Babak Rafati: Bei diesem Luftzweikampf leitet Könnecke vor dem eigenen Strafraum den aufspringenden Ball per Kopf zu einem Mitspieler weiter und damit einen aussichtsreichen Konter ein. Dabei kommt Lippert angelaufen, springt hoch und will auch den Ball spielen. Er verfehlt das Spielgerät aber und trifft stattdessen Könnecke beim Sprung in der Luft durch eine Drehung mit dem Rücken an der Schulter. Dabei kommt Könnecke zu Fall. Das ist zweifelsfrei ein Foulspiel, das rücksichtslos ist und mit der gelben Karte geahndet werden muss. Es wäre besser gewesen, zunächst weiterspielen zu lassen, um den guten Konter ausspielen zu lassen und nachträglich in der nächsten Spielunterbrechung die gelbe Karte zu zeigen. Eine rote Karte zu zeigen, ist allerdings eine Fehlentscheidung, denn es liegt keine brutale Spielweise oder Gesundheitsgefährdung des Gegenspielers vor. Womöglich hat der Schiedsrichter aus seiner Position – hinter dem Luftzweikampf – entweder die Intensität des Treffers mit dem Rücken überschätzt oder aber auch – was ich eher annehme -, einen Tritt durch das ausgestreckte Bein von Lippert im Zweikampf, der ins Leere geht, wahrgenommen.

 

Szene 11: Moritz Stoppelkamp (Duisburg) dringt in den Strafraum ein und geht gegen Markus Ballmert (Meppen) zu Fall. Schiedsrichter Wolfang Haslberger gibt Elfmeter für den MSV. [TV-Bilder – ab Minute 2:35]

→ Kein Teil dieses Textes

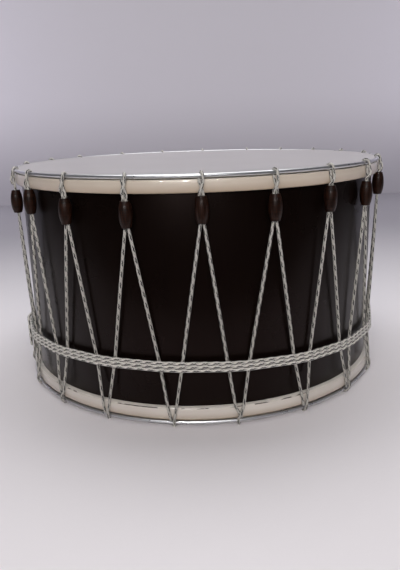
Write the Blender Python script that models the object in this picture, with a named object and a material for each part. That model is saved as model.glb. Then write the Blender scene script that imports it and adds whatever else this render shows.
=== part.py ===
"""A davul: a two-headed drum whose heads are pulled together by one zigzag cord.

Metres, +Z up. The drum stands on its lower head's ring, or rather on the cord turns under that
ring. The origin is the middle of the floor under it. Angles are in degrees round the drum: 0 is
the front (-Y) and they grow towards +X.

Heights at either end of the drum are given as a reach: how far a point lies beyond the hoop's
inner edge, towards the nearer end. Sideways places are lengths along the hoop's outer face.
"""

import math

import bmesh
import bpy
import numpy as np

# Driving dimensions
FIT_GAP = 0.0003  # between pieces that touch
SHELL_RADIUS = 0.254  # a 20-inch shell
SHELL_WALL = 0.007
SHELL_EDGE_BEVEL = 0.0025  # inside of the bearing edge
HOOP_SPAN = 0.2872  # between the outward faces of the two wooden hoops
HOOP_HEIGHT = 0.015
HOOP_THICKNESS = 0.0077
HOOP_EDGE = 0.0015
RING_DIAMETER = 0.0046
RING_LIFT = 0.0014  # gap between hoop and metal ring, where the cord passes
RING_OVERHANG = 0.001  # how far the ring stands out past the hoop
FILM_THICKNESS = 0.0004
FILM_DROP = 0.00075  # film's outer face below the outermost side of the ring
CORD_DIAMETER = 0.004
SQUEEZED_RADIUS = 0.0016  # where the cord is pressed against something
THROUGH_FILM_RADIUS = 0.001
SLOT_CLEARANCE = 0.0003  # round the cord, where it passes the film's rim
IN_GAP_RADIUS = 0.0005
CORD_GAP = 0.00105  # between a strand and the strand that crosses it
FOOT_CUT = CORD_DIAMETER / 10
BEAD_LENGTH = 0.0305
BEAD_DIAMETER = 0.016
BEAD_END_DIAMETER = 0.0108
BEAD_BORE = 0.0078
STRANDS_APART_IN_BEAD = 0.0038
V_HALF_WIDTH = 0.0048  # half the distance between the strands where they reach the lower hoop
UPPER_LEAN = 0.002  # how far past the middle each strand crosses at the upper ring
WAIST_HEIGHT = 0.0749  # middle of the waist cord
WAIST_WAVE = 0.0055  # it rises and falls this much, twice round the drum
WAIST_WAVE_ANGLE = -18
WAIST_TURNS = 3
WAIST_PITCH = 0.00445
STRAND_OFF_SHELL = 0.0024  # gap between shell and strands where the waist cord pulls them in

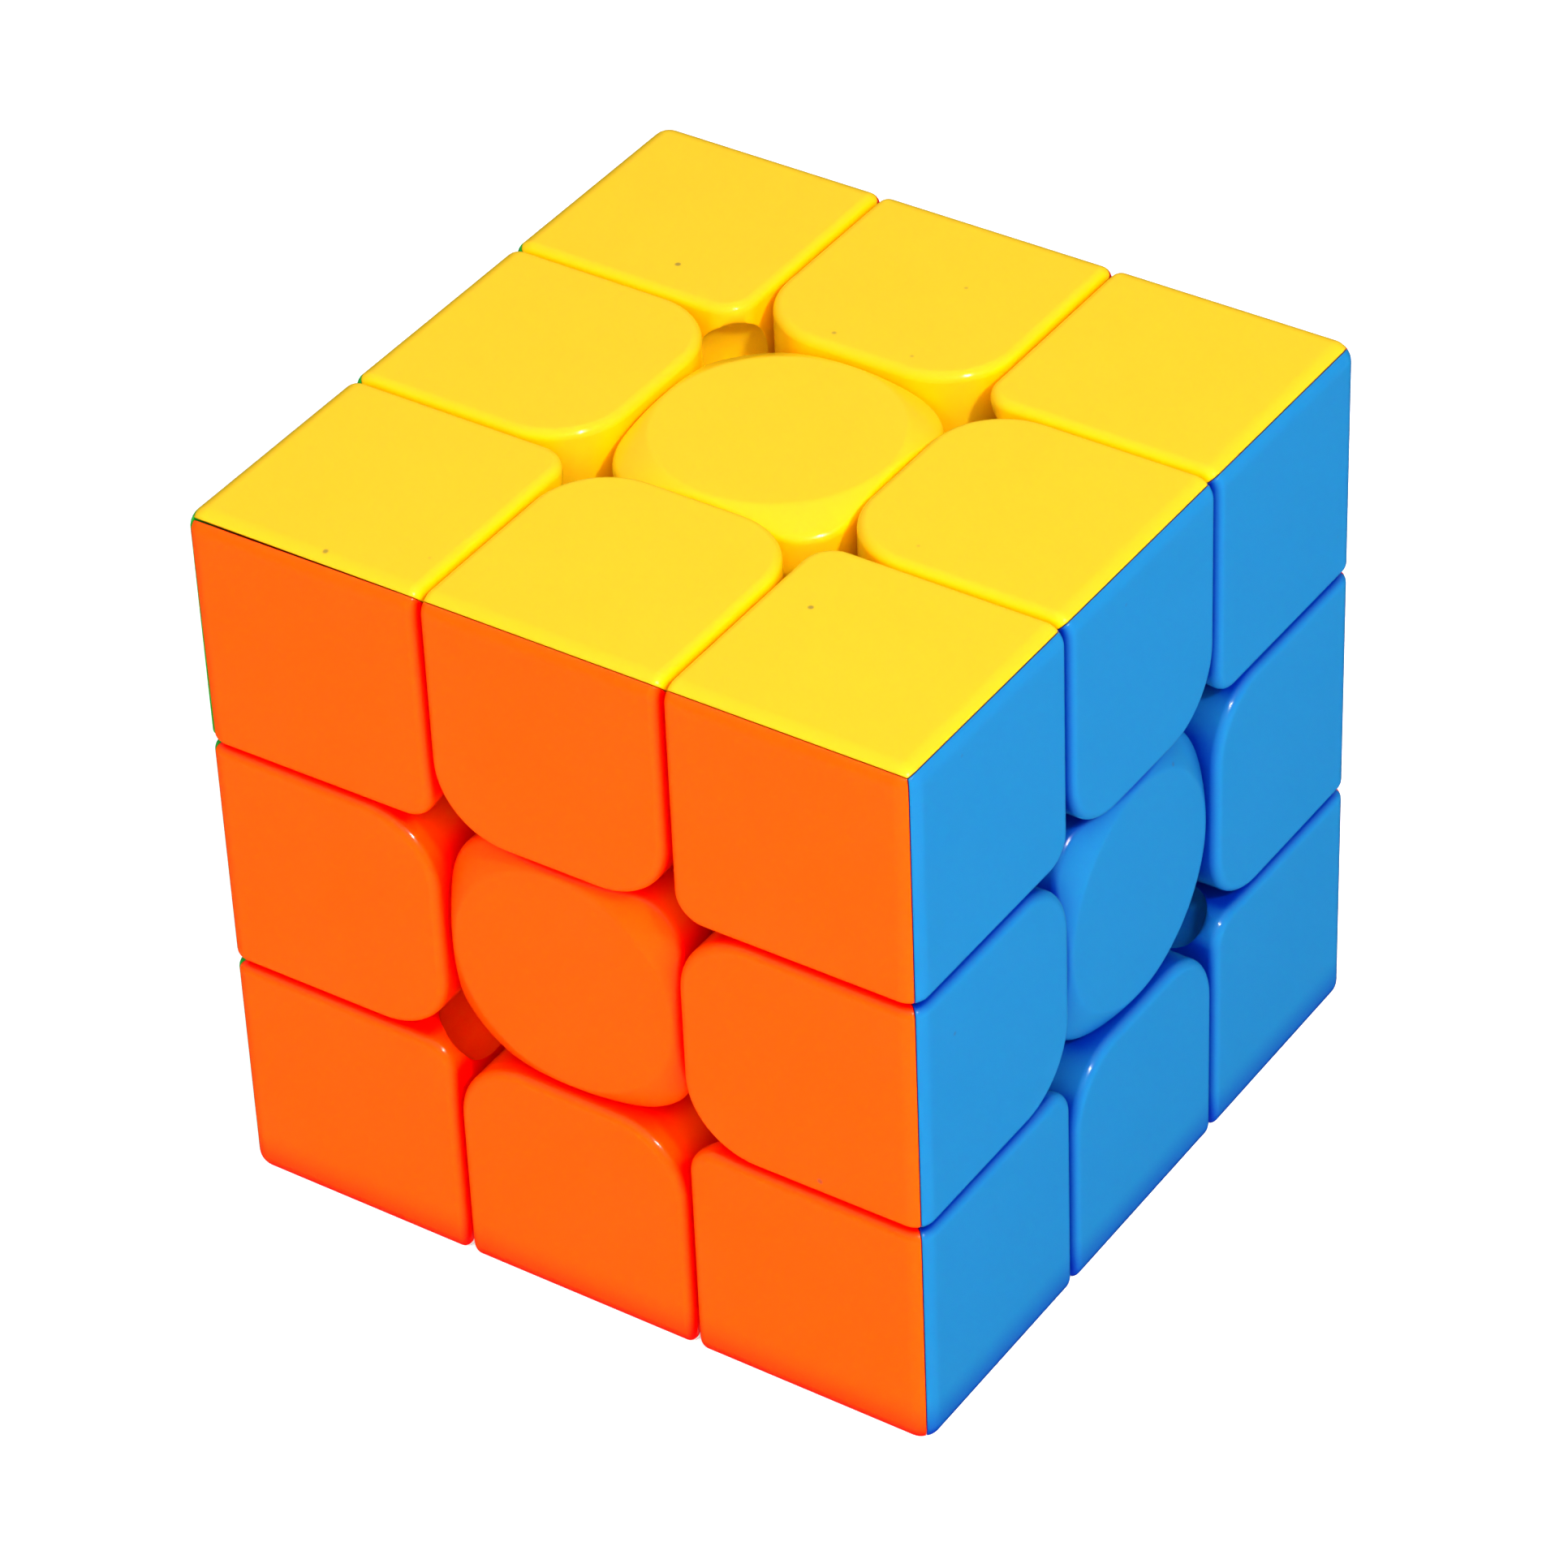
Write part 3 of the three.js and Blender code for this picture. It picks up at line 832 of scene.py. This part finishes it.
def light():
    world = bpy.data.worlds.new("studio")
    bpy.context.scene.world = world
    world.use_nodes = True
    tree = world.node_tree
    background = tree.nodes["Background"]
    sight = tree.nodes.new("ShaderNodeTexCoord")
    parts = tree.nodes.new("ShaderNodeSeparateXYZ")
    height = tree.nodes.new("ShaderNodeMapRange")
    height.inputs["From Min"].default_value = -1
    ramp = tree.nodes.new("ShaderNodeFloatCurve")
    curve = ramp.mapping.curves[0]
    ramp.mapping.clip_max_y = 2
    ramp.mapping.use_clip = True
    for point, (place, level) in zip(curve.points, (studio["sky"][0], studio["sky"][-1])):
        point.location = (place, level)
    for place, level in studio["sky"][1:-1]:
        curve.points.new(place, level)
    ramp.mapping.update()
    link(tree, sight, "Generated", parts, "Vector")
    link(tree, parts, "Z", height, "Value")
    link(tree, height, "Result", ramp, "Value")
    link(tree, ramp, "Value", background, "Strength")
    background.inputs["Color"].default_value = (1, 1, 1, 1)
    for name, way, distance, size, power, shines in studio["lamps"]:
        lamp = bpy.data.lights.new(name, "AREA")
        lamp.shape = "DISK"
        lamp.size = size
        lamp.energy = power
        made = bpy.data.objects.new(name, lamp)
        bpy.context.scene.collection.objects.link(made)
        made.visible_glossy = shines
        made.location = Vector(way).normalized() * distance
        made.rotation_euler = Vector(way).to_track_quat("Z", "Y").to_euler()


view = {
    "azimuth": 34.67,        # degrees, as are the next two
    "elevation": 37.44,
    "roll": -2.49,
    "distance": 0.4328,      # metres from the aim
    "aim": (0, -0.00105, -0.0011),
    "lens": 145.5,           # millimetres, as is the sensor
    "sensor": 36,
    "nearest": 0.01,
}


def camera():
    data = bpy.data.cameras.new("camera")
    data.lens = view["lens"]
    data.sensor_width = view["sensor"]
    data.clip_start = view["nearest"]
    made = bpy.data.objects.new("camera", data)
    bpy.context.scene.collection.objects.link(made)
    across, up = math.radians(view["azimuth"]), math.radians(view["elevation"])
    way = Vector((math.cos(up) * math.sin(across), -math.cos(up) * math.cos(across), math.sin(up)))
    turn = way.to_track_quat("Z", "Y").to_matrix().to_4x4()
    roll = Matrix.Rotation(math.radians(view["roll"]), 4, "Z")
    made.matrix_world = Matrix.Translation(Vector(view["aim"]) + way * view["distance"]) @ turn @ roll
    bpy.context.scene.camera = made


floor()
light()
camera()
bpy.context.scene.view_settings.view_transform = "Standard"
print("studio ready")
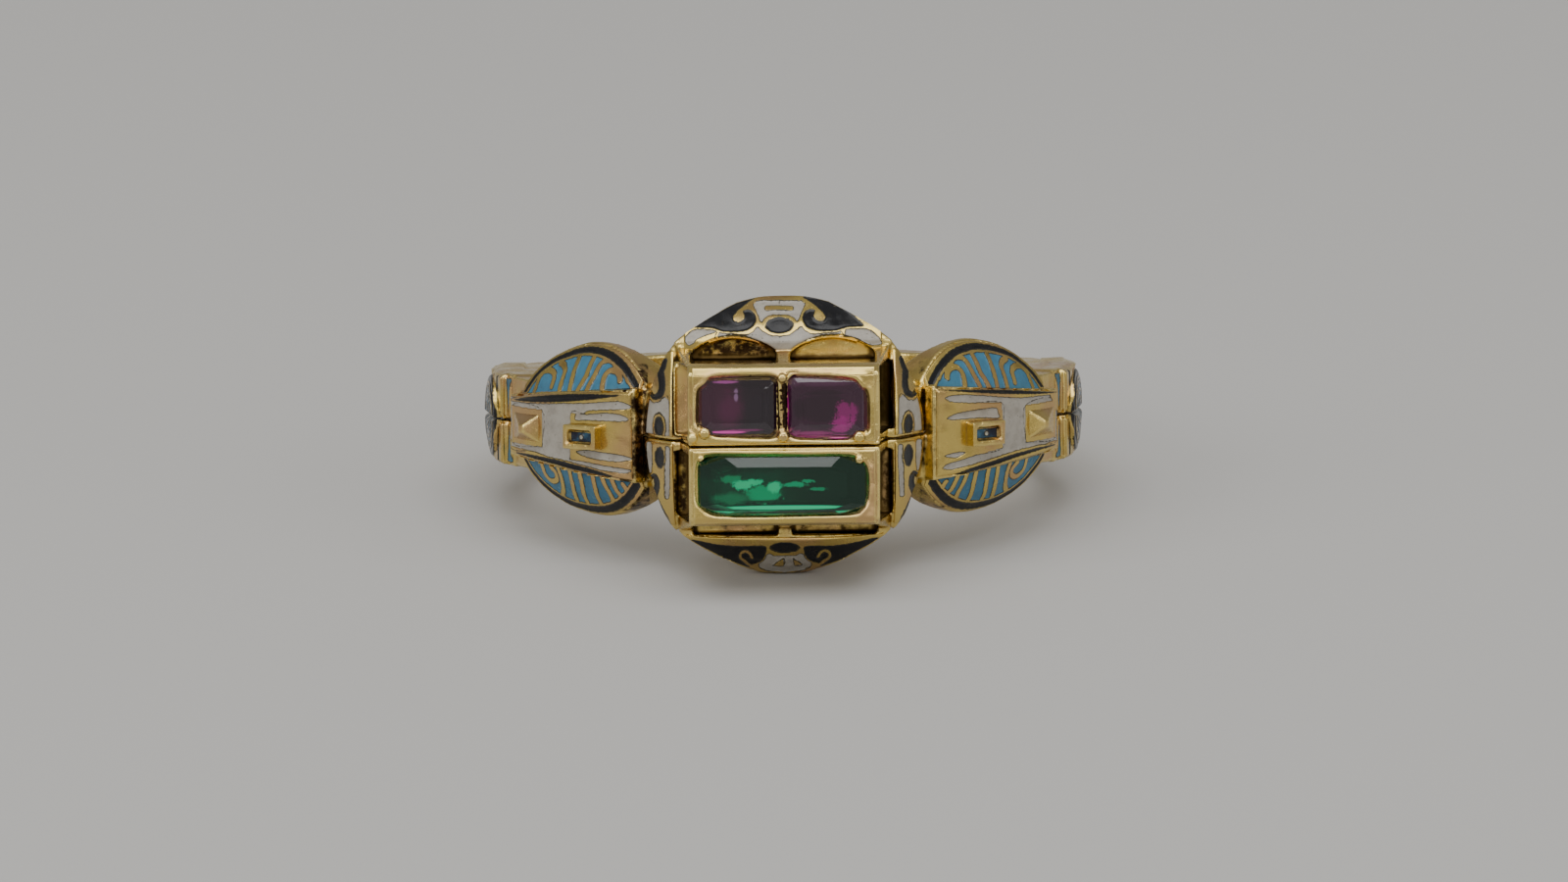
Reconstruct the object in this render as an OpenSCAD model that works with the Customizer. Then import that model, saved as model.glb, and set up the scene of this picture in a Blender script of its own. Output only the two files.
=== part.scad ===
// Gimmel ring: two enamelled gold hoops that lie flat on each other and turn on a pin at the back.
// Each hoop carries half of a box bezel. The upper half holds two rubies and the lower half an emerald.
// Ring axes: Z is the finger's axis, the bezel faces -Y and the pin is at +Y. Millimetres.
// Angles round the ring count from the bezel, 0, to the pin, 180, and the right side is +X.

/* [Band] */
// Radius of the finger hole
finger_r = 9.2; // [9.1:0.05:9.3]
// Radius of the band's outer face, whose centre lies a little towards the bezel
band_r = 10.6; // [10.5:0.05:10.7]
// How far that centre lies towards the bezel, which thins the band at the back
band_shift = 0.25; // [0.15:0.05:0.3]
// Half the width of the closed band at the back
back_half = 1.35; // [1.2:0.05:1.5]
// Half the width of the closed band at the sides
side_half = 1.66; // [1.6:0.01:1.7]
// Gap between the two hoops
split_gap = 0.08; // [0.06:0.01:0.12]

/* [Shoulders] */
// Radius of the strap's outer face
strap_r = 11.22; // [11.15:0.01:11.3]
// Radius of the strap's underside where it overlaps the other hoop
strap_floor = 10.8; // [10.75:0.01:10.85]
// Half the width of the strap at its bezel end
strap_wide = 1.75; // [1.6:0.01:1.8]
// Half the width of the strap at its far end
strap_narrow = 1.12; // [1.0:0.02:1.2]
// Height of a shoulder lobe's tip above the parting
lobe_top = 3.22; // [3.1:0.02:3.3]

/* [Bezel] */
// Radius of the bezel's round base at the rims of the upper and lower lobes
base_r = 5.12; // [5.0:0.02:5.2]
// Distance of the gem frame's face from the ring's axis
face_y = 14.0; // [13.8:0.05:14.2]
// Half the width of the gem frame
frame_x = 3.47; // [3.4:0.01:3.5]
// Half the height of the gem frame, both halves together
frame_z = 2.92; // [2.9:0.01:3.0]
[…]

Babak Rafati: Stoppelkamp dringt in den Strafraum ein, will sich den Ball an Ballmert vorbeilegen und weiterlaufen, um sich in eine gute Position zu bringen. Dabei nimmt Ballmert den Fuß heraus, um sicherlich den Ball zu spielen. Er verfehlt allerdings das Spielgerät, kann Stoppelkamp nur noch durch ein Foulspiel aufhalten und am Weiterlaufen hindern, indem Stoppelkamp über das ausgestreckte Bein, mit dem Ballmert zum Ball wollte, zu Boden fällt. Eine richtige Entscheidung, auf Elfmeter zu entscheiden.

 

Szene 12: Bei einem Zweikampf im Strafraum gegen Kebba Badjie (Oldenburg) berührt Michel Stöcker (Verl) den Ball möglicherweise zweimal mit der Hand. Einen Elfmeter gibt es nicht. [TV-Bilder – ab Minute 2:55]

Babak Rafati: Bei einem Zweikampf im Strafraum von Verl kommen Badjie und Stöcker zu Fall, stürzen dabei auf den Ball und berühren beide das Spielgerät mit der Hand. In beiden Fällen liegt allerdings keine Absicht vor, sodass es sich nicht um ein strafbares Handspiel handelt. Eine richtige Entscheidung, weiterspielen zu lassen.